Nah. I’ve been in the exact situation you describe and it’s pretty obvious tbh. Loss of a job is a temporary setback. Being locked up in a jail is a permanent one.


There's a nice Jordan Peterson quote:

> There was a lesson to learn from the holocaust. We're always reminded that: "Never forget, we've learned our lesson." "What was the lesson?" That's the question. The lesson is, "You're the Nazi". No-one wants to learn that; If you were there, that would have been you. You might think "Well, I'd be Oskar Schindler and I'd be rescuing the Jews." It's like, no, afraid not. You'd at least not be saying anything. And you might also be actively participating. You might also enjoy it.

Hindsight theoretical morality is very different from experience on the ground, where peer pressure, stress, uncertainty, exploding situations and fog of war come into the mix.
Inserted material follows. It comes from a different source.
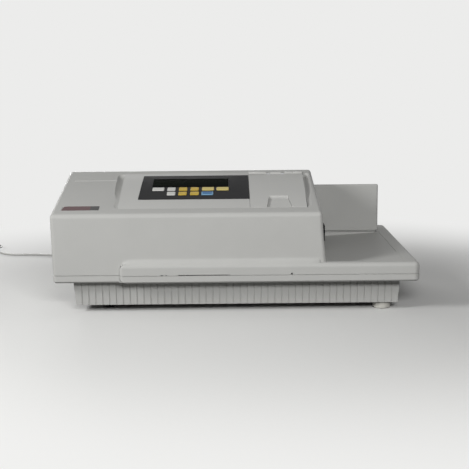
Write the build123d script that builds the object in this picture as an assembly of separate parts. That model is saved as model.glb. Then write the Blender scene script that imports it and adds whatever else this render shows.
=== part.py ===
from build123d import *
import os
from math import atan, cos, degrees, pi, radians, sin, tan

# Microplate reader: a bench instrument with a sloped control deck, a cuvette lid and a plate drawer.
# Millimetres. +X is the operator's right, +Y points to the rear, +Z is up. The origin is at the centre
# of the footprint, on the surface that the feet stand on.

# Overall envelope
width = 580.0
depth = 380.0
height = 205.0
right_x = width / 2
rear_y = depth / 2

# Housing outline
housing_front_y = -182.0
housing_rear_y = 188.0
housing_left_x = -290.0
housing_left_foot_x = -287.0
housing_right_x = 136.5
housing_right_foot_x = 146.0
housing_right_waist_x = 138.7
slope_rise = 43.8
ridge_y = 47.4
rear_fall = 22.0
front_corner_z = height + 0.2 - slope_rise
cover_wall = 3.5
edge_round = 6.0
front_round = 8.0
ridge_round = 14.0

# Lip and side platform
lip_start_x = -184.0
lip_round = 7.0
plan_round = 9.0
platform_z = 83.0
seam_z = 65.0
seam_gap = 1.2
seam_depth = 1.4
seat_gap = 0.05
lip_bottom_z = 52.5
floor_drop = 9.0
recess_front_y = -176.0
recess_right_x = 267.0
recess_floor = 3.0

# Ribbed base
skirt_left_x = -258.0
skirt_right_x = 263.0
skirt_front_y = -162.0
skirt_rear_y = 166.0
skirt_bottom_z = 12.0
skirt_draft = 4.2
skirt_wall = 3.0
groove_pitch = 11.0
groove_width = 1.6
groove_depth = 1.5
foot_radius = 14.5
foot_x = 237.0
foot_y = -140.0

# Back block beside the platform
block_gap = 2.0
block_right_x = 265.0
block_front_y = 107.0
block_top_z = 171.5
block_wall = 3.0
block_fall = 10.0
shadow_gap = 3.0

# Control deck
deck_left_front_x = -185.0
deck_left_rear_x = -190.5
deck_right_front_x = 115.8
deck_right_rear_x = 120.2
deck_front_y = -155.0
deck_rear_y = 31.0
deck_crown = 3.0
deck_wall = 3.0
deck_depth = 13.0
fit_gap = 0.4
valley_radius = 14.0
valley_depth = 6.0
valley_rear_y = 16.0

# Overlay, display and keys
overlay_left_x = -156.0
overlay_right_x = 24.4
overlay_front_y = -117.5
overlay_rear_y = 13.0
overlay_thick = 0.8
overlay_sunk = 0.4
window_left_x = -137.0
window_right_x = -9.5
window_front_y = -58.0
window_rear_y = -8.5
window_ledge = 3.0
key_back_y = -62.0
key_length = 15.0
key_row_pitch = 22.5
key_stand = 1.4
key_clearance = 0.35
upper_keys = [(-136.0, 20.4), (-111.2, 14.3), (-92.0, 14.6), (-72.8, 14.6), (-53.8, 20.8), (-29.7, 21.2)]
lower_keys = [(-110.9, 14.9), (-92.0, 14.6), (-72.8, 15.2), (-54.2, 20.2)]

# Cuvette lid and its port
lid_left_x = 25.2
lid_front_y = -153.6
lid_wall = 2.6
lid_skirt = 7.0
hinge_y = 27.0
hinge_rise = 1.2
knuckle_radius = 4.2
hinge_pin_radius = 1.5
running_gap = 0.05
knuckle_spans = [(25.6, 56.8), (88.4, 119.0)]
deck_knuckle = (63.8, 81.4)
scoop_rear_y = -104.0
scoop_depth = 3.2
port_x = 70.0
port_y = -62.0
cuvette_side = 12.6
cuvette_depth = 42.0
holder_side = 30.0

# Plate drawer
tray_left_x = 10.0
tray_right_x = 150.0
tray_front_y = -5.0
tray_rear_y = 95.0
tray_bottom_z = 95.0
tray_floor = 2.5
tray_rail = 8.0
plate_length = 128.0
plate_width = 86.0
front_plate = 6.0
drawer_in = 112.0
drawer_out = 128.0
bezel_proud = 13.0
bezel_front_y = -10.0
bezel_rear_y = 100.0
bezel_low_z = 86.0
bezel_high_z = 114.0
bezel_wall = 3.0
rod_radius = 4.0
rod_left_x = -240.0
rod_right_x = 126.0
rod_front_y = -16.0
rod_rear_y = 106.0
rod_z = 101.0
bush_length = 16.0
bush_wall = 2.0
bush_x = (-101.0, -21.0)
gear_module = 1.0
pinion_teeth = 20
pinion_tip = gear_module * (pinion_teeth / 2 + 0.85)
pinion_x = 35.0
rack_spare = 4.0
rack_left_x = pinion_x - drawer_out - rack_spare
rack_right_x = pinion_x + drawer_in + rack_spare / 2
rack_y = 1.0
rack_width = 6.0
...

Seems like a better lesson would be "don't be the Nazi."

It's not like it's impossible. The Nazis arrested 800,000 Germans for active resistance activities, and several hundred thousand Germans deserted the military, many of those defecting to the Allies.

https://en.wikipedia.org/wiki/German_resistance_to_Nazism

It wasn't a huge percentage, but we don't know how many actively resisted without getting caught, or resisted in more passive ways. And that was resistance against the Nazis, who had no qualms about killing resistors. Risking or quitting your job to not only do what's right, but avoid getting in trouble with your government, isn't in the same ballpark.


The figure of German soldiers deaths has an estimation of 50% suicides.


I thought the lesson was to not base your morality and what you are willing to do on the laws, because they can change at a whim. And for the democratic politicians, don't play with fire and take problems seriously.


You might want to think about why Petersen wants you to think you’re the Nazi. What change is he trying to effect in our culture, and how does that belief support his desire? Rhetoric always aims to effect some change in the attitude of the listener, and never without some benefit of the speaker.


> You might want to think about why Petersen wants you to think ...

What's your take on that?


Not that person but the my take on their take is that Peterson is greasing you up to accept more authoritarian control since he puts you in the in-group of the oppressors to ease the societal drift.

I don't necessarily agree. I think he is pointing out that people morally grandstand and the majority will not act out how they say they would.


Note that in the quote, he is, himself, moral grandstanding.


> You might want to think about why Petersen wants you to think you’re the Nazi. What change is he trying to effect in our culture, and how does that belief support his desire? Rhetoric always aims to effect some change in the attitude of the listener, and never without some benefit of the speaker.

What benefit do you think he's trying to get from it? I'm honestly trying to figure out the nefarious angle and coming up blank.

It seems to me like a very similar sentiment to that great "are we the baddies?" sketch from Mitchell and Webb. [1] I see both as an exercise in moral humility.

See the Milgram experiment, or the Asch experiment. Most people do cave to pressure from authorities and the group. Everybody believes they're they exception. Statistically, most of them are wrong.